#### Dataset section

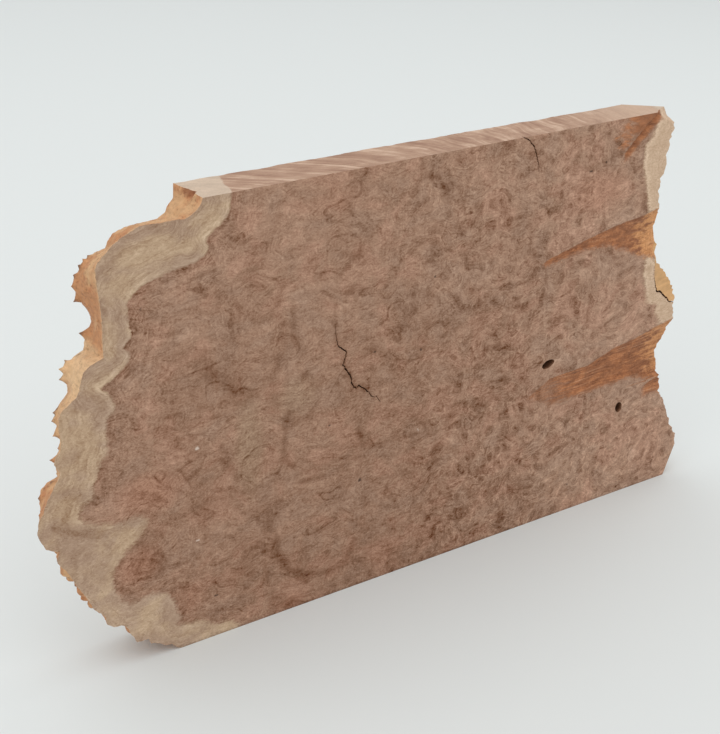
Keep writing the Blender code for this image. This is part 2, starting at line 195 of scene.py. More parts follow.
# Thorns and lobes that show along the left end: x, z and y of the tip, and how far the root spreads
LEFT_TIPS = (
    (-15, 213.5, 25, 4.5), (-21, 213.2, 25, 3.2), (-23.8, 212.3, 25, 3.2), (-26.3, 209.7, 25, 3.2),
    (-28.7, 205, 25, 3.6), (-30.5, 200, 25, 6.0), (-29.8, 191.8, 25, 3.6), (-28.9, 176.3, 25, 4.6),
    (-29.4, 165, 25, 4.0), (-37.1, 164.5, 25, 4.0), (-40.7, 161, 25, 4.4), (-40.7, 155, 25, 4.0),
    (-43.8, 141.5, 23, 3.4), (-46, 139.8, 23, 3.2), (-47.3, 136, 23, 4.2), (-47.4, 128, 23, 4.4),
    (-45.3, 120.5, 23, 2.8), (-50.2, 116, 23, 4.2), (-50.4, 104, 23, 3.4), (-54.2, 101.5, 23, 4.2),
    (-57.4, 97, 23, 4.2), (-55.8, 60, 10, 5.0), (-53, 56.2, 10, 3.6), (-48, 46.5, 10, 4.4),
    (-46.6, 42, 10, 3.2), (-42.6, 35.5, 10, 3.6), (-23.5, 14, 10, 4.2), (-17, 6.5, 10, 3.6),
)

# Scattered pips, as in the solid
PIP_SPACING = 8.0
PIP_GAPS = (0.35, 0.8)
PIP_HEIGHTS = (1.2, 3.2)
PIP_SPREADS = (2.6, 4.2)
LEFT_SEED = 7
RIGHT_SEED = 12
LEFT_PIP_ROW = 6
RIGHT_PIP_ROW = 2
LEFT_PIPS_BELOW = 66.0

# Small warts between them, which the solid leaves out
WARTS = 130
WART_HEIGHTS = (0.4, 1.1)
WART_SPREADS = (1.6, 3.2)

# Weathered flutes in the front face, in stations: x, lower edge, upper edge, greatest depth
FLUTES = (
    ((234, 165.8, 166.6, 0.0), (260, 169.0, 172.7, 0.7), (280, 166.7, 176.7, 1.4), (292, 161.7, 178.5, 2.0),
     (305, 155.5, 179.8, 2.9), (320, 152.0, 183.0, 4.0)),
    ((232, 84.0, 88.0, 0.0), (242, 78.0, 93.0, 0.5), (270, 78.7, 94.1, 1.0), (291, 79.2, 100.7, 1.7),
     (306, 80.0, 102.5, 2.6), (320, 75.0, 106.0, 3.8), (337, 73.0, 109.0, 4.6)),
    ((306, 63.0, 65.0, 0.0), (314, 64.5, 67.5, 0.6), (322, 66.0, 71.0, 1.2), (332, 63.0, 73.5, 2.2)),
    ((283, 214.5, 216.0, 0.0), (290, 219.5, 223.0, 0.8), (300, 227.5, 232.0, 1.4), (309, 233.8, 239.0, 1.8),
     (312, 235.5, 246.0, 3.5), (316, 234.2, 250.0, 6.5), (322, 231.5, 252.0, 9.0)),
    ((317, 136.0, 157.0, 0.0), (320, 130.0, 162.0, 1.2), (327, 125.0, 152.0, 2.4),
     (339, 118.0, 128.0, 3.2)),
)
FLUTE_POWER = 0.7
FLAKE_FLUTE = 4

# Drying cracks in the front face: their line in x and z, then width and depth
CRACKS = (
    (((97.4, 160), (97.5, 154), (98.9, 148), (100.6, 146.3), (104, 143), (102.8, 139.4), (101.9, 136.3),
      (106.3, 129.4), (106.8, 125.6), (108.2, 122.2), (110, 121.2), (111.3, 122.6), (114.4, 120),
      (117.5, 116.9), (118.8, 114.7), (120.6, 113.3), (122.2, 113.6), (125, 109)), 1.1, 6.0),
    (((211.5, 240.5), (215, 238.4), (218.3, 236.3), (221.3, 232), (223, 227.5), (224.5, 222.5),
      (224.8, 218.5)), 0.95, 5.0),
    (((317.5, 139.5), (319, 134.5), (320.5, 129.8), (323.5, 129), (327, 125.5), (329.5, 123.5), (331, 121),
      (338, 119.5)), 1.4, 7.0),
)
CRACK_STAND = 1.0
CRACK_END = 0.25
CRACK_STEP = 0.8
CRACK_WANDER = 0.35

# Borer holes in the front face: centre x and z, width, height, tilt in degrees, depth
HOLES = (
    (239.7, 102.6, 9.2, 5.0, 14.0, 15.0),
    (297.5, 59.6, 5.4, 6.8, 0.0, 13.0),
)
HOLE_SIDES = 40
HOLE_TAPER = 0.75
HOLE_WANDER = 0.06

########

- **Exercise aim**: Make an exact copy of the listing, including every line.

- **The reply**:
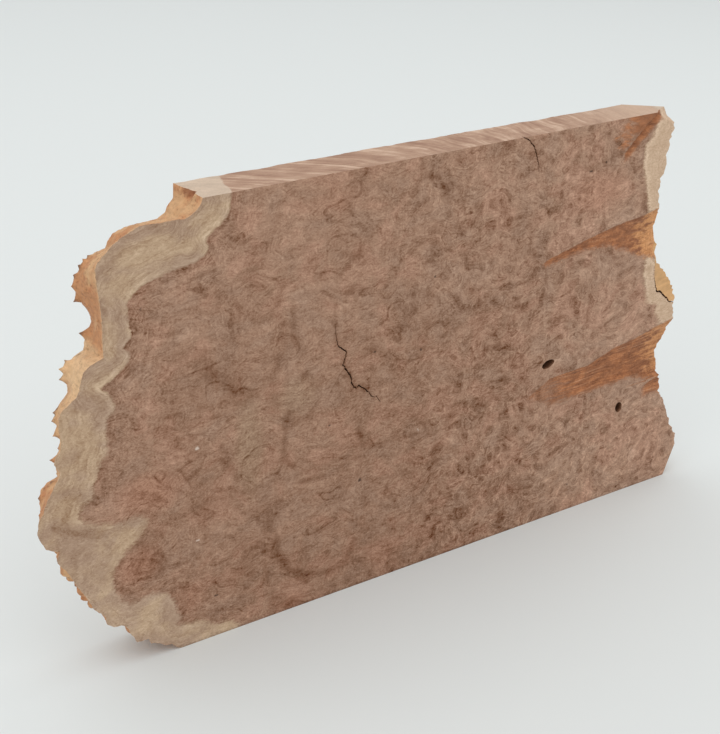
Keep writing the Blender code for this image. This is part 2, starting at line 195 of scene.py. More parts follow.
# Thorns and lobes that show along the left end: x, z and y of the tip, and how far the root spreads
LEFT_TIPS = (
    (-15, 213.5, 25, 4.5), (-21, 213.2, 25, 3.2), (-23.8, 212.3, 25, 3.2), (-26.3, 209.7, 25, 3.2),
    (-28.7, 205, 25, 3.6), (-30.5, 200, 25, 6.0), (-29.8, 191.8, 25, 3.6), (-28.9, 176.3, 25, 4.6),
    (-29.4, 165, 25, 4.0), (-37.1, 164.5, 25, 4.0), (-40.7, 161, 25, 4.4), (-40.7, 155, 25, 4.0),
    (-43.8, 141.5, 23, 3.4), (-46, 139.8, 23, 3.2), (-47.3, 136, 23, 4.2), (-47.4, 128, 23, 4.4),
    (-45.3, 120.5, 23, 2.8), (-50.2, 116, 23, 4.2), (-50.4, 104, 23, 3.4), (-54.2, 101.5, 23, 4.2),
    (-57.4, 97, 23, 4.2), (-55.8, 60, 10, 5.0), (-53, 56.2, 10, 3.6), (-48, 46.5, 10, 4.4),
    (-46.6, 42, 10, 3.2), (-42.6, 35.5, 10, 3.6), (-23.5, 14, 10, 4.2), (-17, 6.5, 10, 3.6),
)

# Scattered pips, as in the solid
PIP_SPACING = 8.0
PIP_GAPS = (0.35, 0.8)
PIP_HEIGHTS = (1.2, 3.2)
PIP_SPREADS = (2.6, 4.2)
LEFT_SEED = 7
RIGHT_SEED = 12
LEFT_PIP_ROW = 6
RIGHT_PIP_ROW = 2
LEFT_PIPS_BELOW = 66.0

# Small warts between them, which the solid leaves out
WARTS = 130
WART_HEIGHTS = (0.4, 1.1)
WART_SPREADS = (1.6, 3.2)

# Weathered flutes in the front face, in stations: x, lower edge, upper edge, greatest depth
FLUTES = (
    ((234, 165.8, 166.6, 0.0), (260, 169.0, 172.7, 0.7), (280, 166.7, 176.7, 1.4), (292, 161.7, 178.5, 2.0),
     (305, 155.5, 179.8, 2.9), (320, 152.0, 183.0, 4.0)),
    ((232, 84.0, 88.0, 0.0), (242, 78.0, 93.0, 0.5), (270, 78.7, 94.1, 1.0), (291, 79.2, 100.7, 1.7),
     (306, 80.0, 102.5, 2.6), (320, 75.0, 106.0, 3.8), (337, 73.0, 109.0, 4.6)),
    ((306, 63.0, 65.0, 0.0), (314, 64.5, 67.5, 0.6), (322, 66.0, 71.0, 1.2), (332, 63.0, 73.5, 2.2)),
    ((283, 214.5, 216.0, 0.0), (290, 219.5, 223.0, 0.8), (300, 227.5, 232.0, 1.4), (309, 233.8, 239.0, 1.8),
     (312, 235.5, 246.0, 3.5), (316, 234.2, 250.0, 6.5), (322, 231.5, 252.0, 9.0)),
    ((317, 136.0, 157.0, 0.0), (320, 130.0, 162.0, 1.2), (327, 125.0, 152.0, 2.4),
     (339, 118.0, 128.0, 3.2)),
)
FLUTE_POWER = 0.7
FLAKE_FLUTE = 4

# Drying cracks in the front face: their line in x and z, then width and depth
CRACKS = (
    (((97.4, 160), (97.5, 154), (98.9, 148), (100.6, 146.3), (104, 143), (102.8, 139.4), (101.9, 136.3),
      (106.3, 129.4), (106.8, 125.6), (108.2, 122.2), (110, 121.2), (111.3, 122.6), (114.4, 120),
      (117.5, 116.9), (118.8, 114.7), (120.6, 113.3), (122.2, 113.6), (125, 109)), 1.1, 6.0),
    (((211.5, 240.5), (215, 238.4), (218.3, 236.3), (221.3, 232), (223, 227.5), (224.5, 222.5),
      (224.8, 218.5)), 0.95, 5.0),
    (((317.5, 139.5), (319, 134.5), (320.5, 129.8), (323.5, 129), (327, 125.5), (329.5, 123.5), (331, 121),
      (338, 119.5)), 1.4, 7.0),
)
CRACK_STAND = 1.0
CRACK_END = 0.25
CRACK_STEP = 0.8
CRACK_WANDER = 0.35

# Borer holes in the front face: centre x and z, width, height, tilt in degrees, depth
HOLES = (
    (239.7, 102.6, 9.2, 5.0, 14.0, 15.0),
    (297.5, 59.6, 5.4, 6.8, 0.0, 13.0),
)
HOLE_SIDES = 40
HOLE_TAPER = 0.75
HOLE_WANDER = 0.06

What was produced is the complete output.